— START OF Dataset extract —
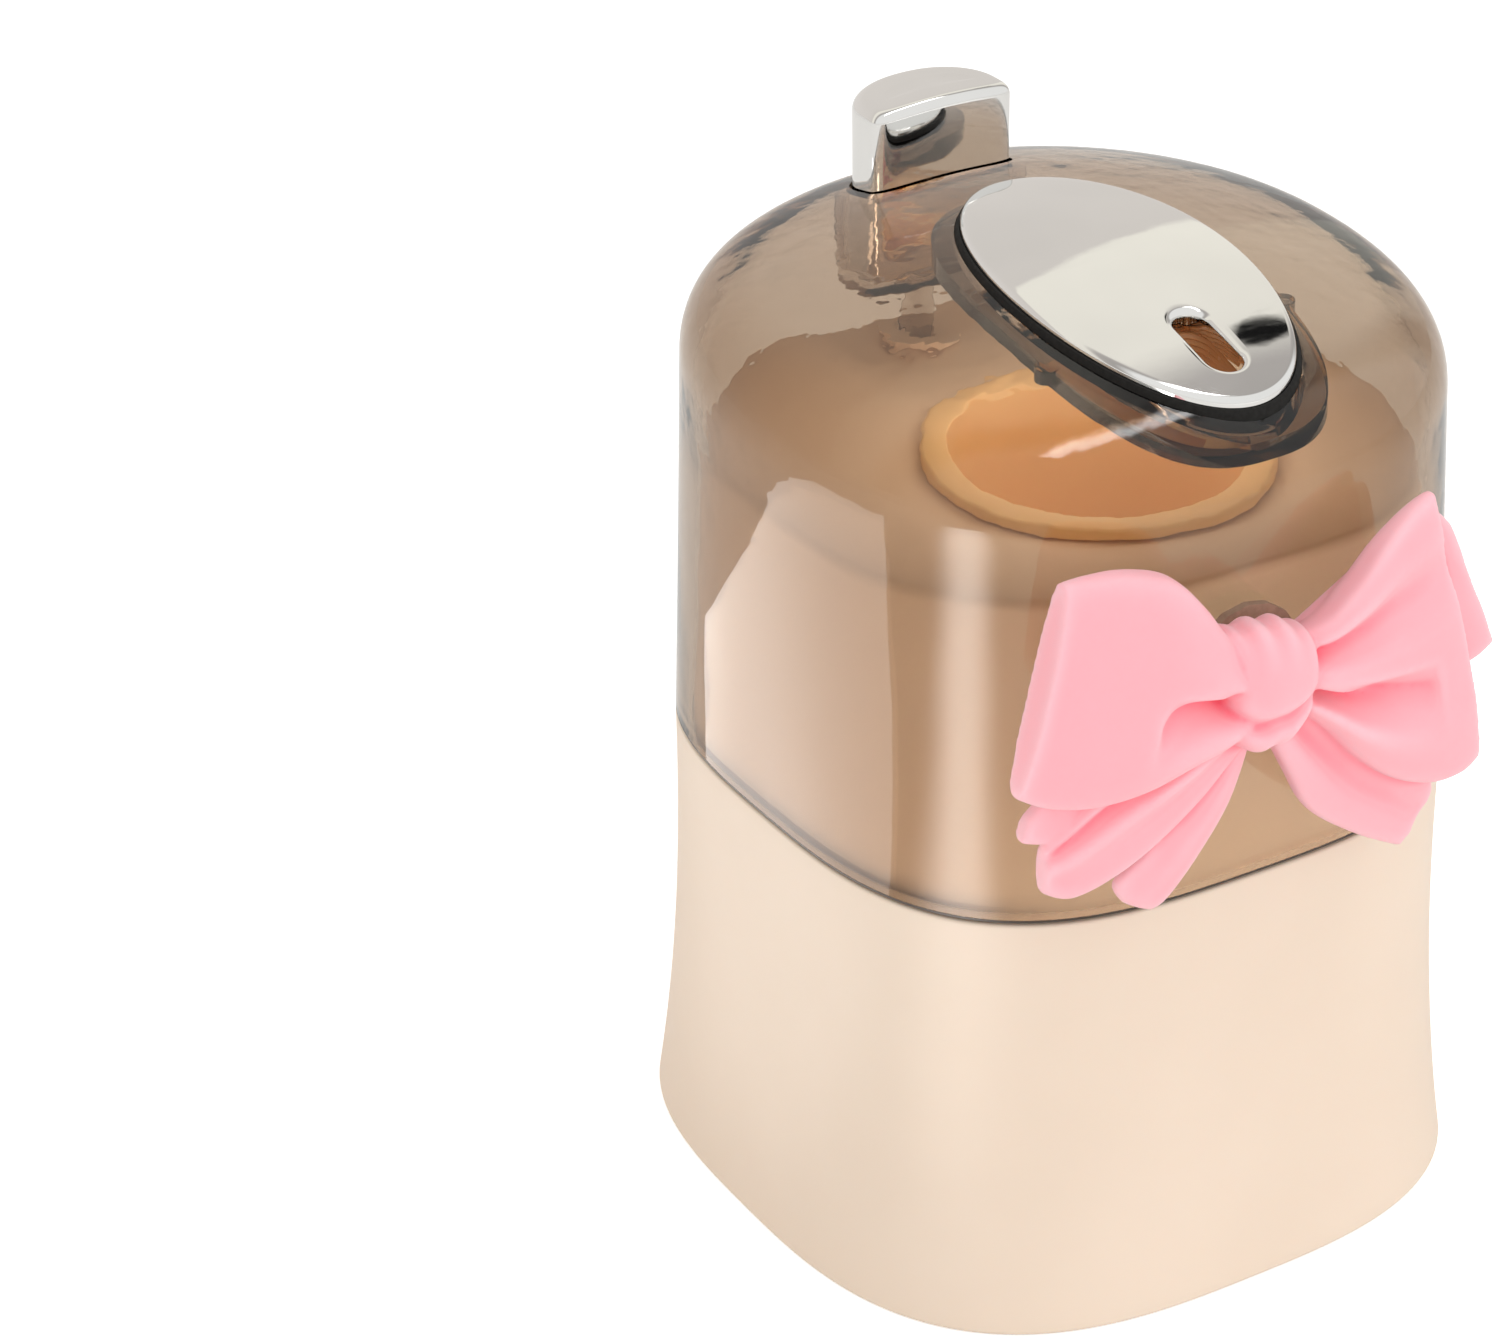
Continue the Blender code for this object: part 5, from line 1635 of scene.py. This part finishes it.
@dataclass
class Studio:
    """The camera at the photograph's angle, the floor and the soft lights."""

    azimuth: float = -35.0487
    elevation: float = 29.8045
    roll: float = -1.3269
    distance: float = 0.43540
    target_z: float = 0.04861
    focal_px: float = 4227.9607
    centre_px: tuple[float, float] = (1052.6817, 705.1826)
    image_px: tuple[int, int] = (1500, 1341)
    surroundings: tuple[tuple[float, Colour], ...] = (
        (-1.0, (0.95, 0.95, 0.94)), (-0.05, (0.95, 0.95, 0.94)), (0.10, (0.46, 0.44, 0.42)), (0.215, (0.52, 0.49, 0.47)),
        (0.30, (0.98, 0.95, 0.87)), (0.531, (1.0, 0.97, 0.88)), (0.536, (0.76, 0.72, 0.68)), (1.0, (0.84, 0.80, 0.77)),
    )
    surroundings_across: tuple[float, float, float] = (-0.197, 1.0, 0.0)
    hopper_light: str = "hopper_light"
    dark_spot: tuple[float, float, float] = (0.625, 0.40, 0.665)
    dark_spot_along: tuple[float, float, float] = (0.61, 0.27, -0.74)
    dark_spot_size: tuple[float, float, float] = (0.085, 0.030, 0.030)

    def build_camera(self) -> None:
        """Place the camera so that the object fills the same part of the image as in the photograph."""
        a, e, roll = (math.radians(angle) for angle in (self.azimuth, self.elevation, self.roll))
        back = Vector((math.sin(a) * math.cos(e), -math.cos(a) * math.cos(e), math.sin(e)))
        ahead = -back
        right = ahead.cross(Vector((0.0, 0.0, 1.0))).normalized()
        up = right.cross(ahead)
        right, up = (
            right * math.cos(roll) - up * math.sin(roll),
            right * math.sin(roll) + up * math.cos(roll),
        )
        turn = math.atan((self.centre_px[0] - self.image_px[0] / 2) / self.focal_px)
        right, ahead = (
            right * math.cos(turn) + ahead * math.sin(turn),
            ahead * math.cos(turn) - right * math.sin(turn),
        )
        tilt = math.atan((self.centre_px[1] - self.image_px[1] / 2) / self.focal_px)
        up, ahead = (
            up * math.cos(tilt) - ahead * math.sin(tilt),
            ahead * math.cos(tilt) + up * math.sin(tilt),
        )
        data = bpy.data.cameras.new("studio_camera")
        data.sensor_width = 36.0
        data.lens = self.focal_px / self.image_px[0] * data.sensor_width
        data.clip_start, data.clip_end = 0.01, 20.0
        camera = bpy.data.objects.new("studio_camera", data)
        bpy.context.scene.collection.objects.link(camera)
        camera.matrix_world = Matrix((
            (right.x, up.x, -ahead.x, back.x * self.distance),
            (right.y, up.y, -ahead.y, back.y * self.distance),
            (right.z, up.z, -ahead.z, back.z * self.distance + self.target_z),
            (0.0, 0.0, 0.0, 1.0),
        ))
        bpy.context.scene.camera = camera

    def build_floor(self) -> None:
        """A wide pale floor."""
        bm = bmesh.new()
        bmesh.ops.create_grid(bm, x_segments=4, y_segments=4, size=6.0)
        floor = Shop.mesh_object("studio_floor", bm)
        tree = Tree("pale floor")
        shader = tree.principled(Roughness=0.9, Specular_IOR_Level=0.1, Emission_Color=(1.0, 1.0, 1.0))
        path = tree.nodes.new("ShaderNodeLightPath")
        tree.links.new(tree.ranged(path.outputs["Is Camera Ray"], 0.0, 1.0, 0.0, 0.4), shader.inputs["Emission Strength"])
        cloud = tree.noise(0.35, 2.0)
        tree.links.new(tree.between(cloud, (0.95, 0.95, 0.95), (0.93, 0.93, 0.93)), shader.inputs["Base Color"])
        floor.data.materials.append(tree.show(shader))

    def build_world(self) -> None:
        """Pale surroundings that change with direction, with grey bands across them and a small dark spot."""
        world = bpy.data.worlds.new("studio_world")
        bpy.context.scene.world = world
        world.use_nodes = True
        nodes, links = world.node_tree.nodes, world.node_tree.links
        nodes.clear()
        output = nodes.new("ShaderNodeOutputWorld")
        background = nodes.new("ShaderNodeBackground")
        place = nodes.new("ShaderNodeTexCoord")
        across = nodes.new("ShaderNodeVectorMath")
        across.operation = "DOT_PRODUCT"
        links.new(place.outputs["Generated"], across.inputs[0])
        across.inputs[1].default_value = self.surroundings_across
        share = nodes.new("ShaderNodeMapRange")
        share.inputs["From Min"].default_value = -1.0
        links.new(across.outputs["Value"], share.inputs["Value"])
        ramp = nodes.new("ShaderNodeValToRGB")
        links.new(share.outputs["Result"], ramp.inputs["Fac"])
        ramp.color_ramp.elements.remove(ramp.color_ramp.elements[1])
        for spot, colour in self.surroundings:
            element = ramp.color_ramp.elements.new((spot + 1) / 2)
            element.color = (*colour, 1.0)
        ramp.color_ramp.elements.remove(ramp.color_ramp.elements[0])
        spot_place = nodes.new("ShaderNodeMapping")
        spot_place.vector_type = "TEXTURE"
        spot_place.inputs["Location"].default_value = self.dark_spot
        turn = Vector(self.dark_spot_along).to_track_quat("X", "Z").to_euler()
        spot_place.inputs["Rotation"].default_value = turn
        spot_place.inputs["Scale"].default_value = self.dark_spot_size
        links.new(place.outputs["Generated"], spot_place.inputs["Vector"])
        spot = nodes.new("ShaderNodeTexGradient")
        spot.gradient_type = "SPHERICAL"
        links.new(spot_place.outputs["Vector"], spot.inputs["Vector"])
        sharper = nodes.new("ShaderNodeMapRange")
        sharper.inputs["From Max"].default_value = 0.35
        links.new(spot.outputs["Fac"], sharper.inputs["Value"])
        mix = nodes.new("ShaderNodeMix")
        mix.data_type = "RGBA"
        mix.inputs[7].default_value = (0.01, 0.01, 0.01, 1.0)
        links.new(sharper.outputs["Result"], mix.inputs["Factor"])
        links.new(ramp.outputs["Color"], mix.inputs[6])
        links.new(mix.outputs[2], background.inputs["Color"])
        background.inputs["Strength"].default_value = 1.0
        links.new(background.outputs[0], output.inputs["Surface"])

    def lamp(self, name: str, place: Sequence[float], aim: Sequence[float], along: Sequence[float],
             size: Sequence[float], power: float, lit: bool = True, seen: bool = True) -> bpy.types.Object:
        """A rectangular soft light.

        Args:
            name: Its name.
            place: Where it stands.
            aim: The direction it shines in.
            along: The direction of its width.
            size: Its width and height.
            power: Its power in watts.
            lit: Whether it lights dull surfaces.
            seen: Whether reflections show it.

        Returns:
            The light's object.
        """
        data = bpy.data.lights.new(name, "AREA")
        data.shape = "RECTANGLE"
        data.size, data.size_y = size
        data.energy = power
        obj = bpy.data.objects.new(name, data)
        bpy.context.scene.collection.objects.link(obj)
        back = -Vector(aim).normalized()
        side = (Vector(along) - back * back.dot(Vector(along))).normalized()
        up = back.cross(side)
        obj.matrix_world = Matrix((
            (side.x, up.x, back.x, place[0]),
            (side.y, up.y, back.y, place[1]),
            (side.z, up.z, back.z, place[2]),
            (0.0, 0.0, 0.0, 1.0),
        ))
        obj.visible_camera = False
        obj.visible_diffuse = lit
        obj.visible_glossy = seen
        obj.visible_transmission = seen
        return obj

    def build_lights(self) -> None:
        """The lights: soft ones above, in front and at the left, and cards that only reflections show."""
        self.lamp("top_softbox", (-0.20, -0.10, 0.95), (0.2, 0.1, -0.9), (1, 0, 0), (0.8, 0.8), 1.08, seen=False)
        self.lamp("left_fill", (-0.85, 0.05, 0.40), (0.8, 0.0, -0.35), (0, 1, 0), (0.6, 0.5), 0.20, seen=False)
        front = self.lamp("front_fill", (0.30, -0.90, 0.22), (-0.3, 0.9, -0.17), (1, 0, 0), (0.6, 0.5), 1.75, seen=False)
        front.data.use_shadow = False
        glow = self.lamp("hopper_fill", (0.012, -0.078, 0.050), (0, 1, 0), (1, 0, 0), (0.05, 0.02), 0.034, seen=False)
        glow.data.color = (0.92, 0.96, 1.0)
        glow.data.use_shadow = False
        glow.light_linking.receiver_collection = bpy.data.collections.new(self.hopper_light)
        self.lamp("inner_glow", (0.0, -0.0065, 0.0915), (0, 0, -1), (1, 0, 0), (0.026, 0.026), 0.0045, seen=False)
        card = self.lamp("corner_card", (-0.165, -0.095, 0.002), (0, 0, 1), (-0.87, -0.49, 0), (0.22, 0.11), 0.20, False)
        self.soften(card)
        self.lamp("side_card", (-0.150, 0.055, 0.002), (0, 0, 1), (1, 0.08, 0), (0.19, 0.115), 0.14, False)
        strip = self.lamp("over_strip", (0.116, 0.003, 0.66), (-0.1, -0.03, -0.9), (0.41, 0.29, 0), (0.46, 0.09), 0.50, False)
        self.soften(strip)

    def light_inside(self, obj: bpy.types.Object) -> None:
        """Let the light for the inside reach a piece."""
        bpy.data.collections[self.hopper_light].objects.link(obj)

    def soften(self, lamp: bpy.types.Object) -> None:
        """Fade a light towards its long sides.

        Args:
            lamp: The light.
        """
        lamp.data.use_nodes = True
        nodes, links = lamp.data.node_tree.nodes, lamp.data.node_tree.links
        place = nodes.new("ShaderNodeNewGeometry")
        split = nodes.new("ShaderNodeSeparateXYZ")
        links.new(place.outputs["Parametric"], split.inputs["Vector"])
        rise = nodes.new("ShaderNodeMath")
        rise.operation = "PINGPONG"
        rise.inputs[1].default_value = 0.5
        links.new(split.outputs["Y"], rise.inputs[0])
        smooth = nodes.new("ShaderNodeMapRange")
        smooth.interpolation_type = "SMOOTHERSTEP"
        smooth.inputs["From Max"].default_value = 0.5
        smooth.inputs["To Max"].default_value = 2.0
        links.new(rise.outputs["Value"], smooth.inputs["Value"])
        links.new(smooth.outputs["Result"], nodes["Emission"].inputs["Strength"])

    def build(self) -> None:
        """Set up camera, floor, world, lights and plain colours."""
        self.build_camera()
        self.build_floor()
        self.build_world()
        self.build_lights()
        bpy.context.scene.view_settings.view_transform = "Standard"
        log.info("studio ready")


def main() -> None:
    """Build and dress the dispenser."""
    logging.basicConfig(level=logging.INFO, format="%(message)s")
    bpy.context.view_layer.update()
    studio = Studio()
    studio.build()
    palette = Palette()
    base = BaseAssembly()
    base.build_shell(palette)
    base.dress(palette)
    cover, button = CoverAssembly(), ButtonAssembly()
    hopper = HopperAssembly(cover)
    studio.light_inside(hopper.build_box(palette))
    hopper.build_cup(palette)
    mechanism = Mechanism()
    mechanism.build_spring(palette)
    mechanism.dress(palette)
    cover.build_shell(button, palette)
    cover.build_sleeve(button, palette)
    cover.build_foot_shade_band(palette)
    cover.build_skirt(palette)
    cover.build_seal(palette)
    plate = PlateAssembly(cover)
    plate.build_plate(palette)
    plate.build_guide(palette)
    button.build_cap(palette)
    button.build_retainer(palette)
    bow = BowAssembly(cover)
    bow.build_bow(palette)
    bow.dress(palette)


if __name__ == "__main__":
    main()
— END OF Dataset extract —
Return all the lines that contain the string "part".

Continue the Blender code for this object: part 5, from line 1635 of scene.py. This part finishes it.
        """Place the camera so that the object fills the same part of the image as in the photograph."""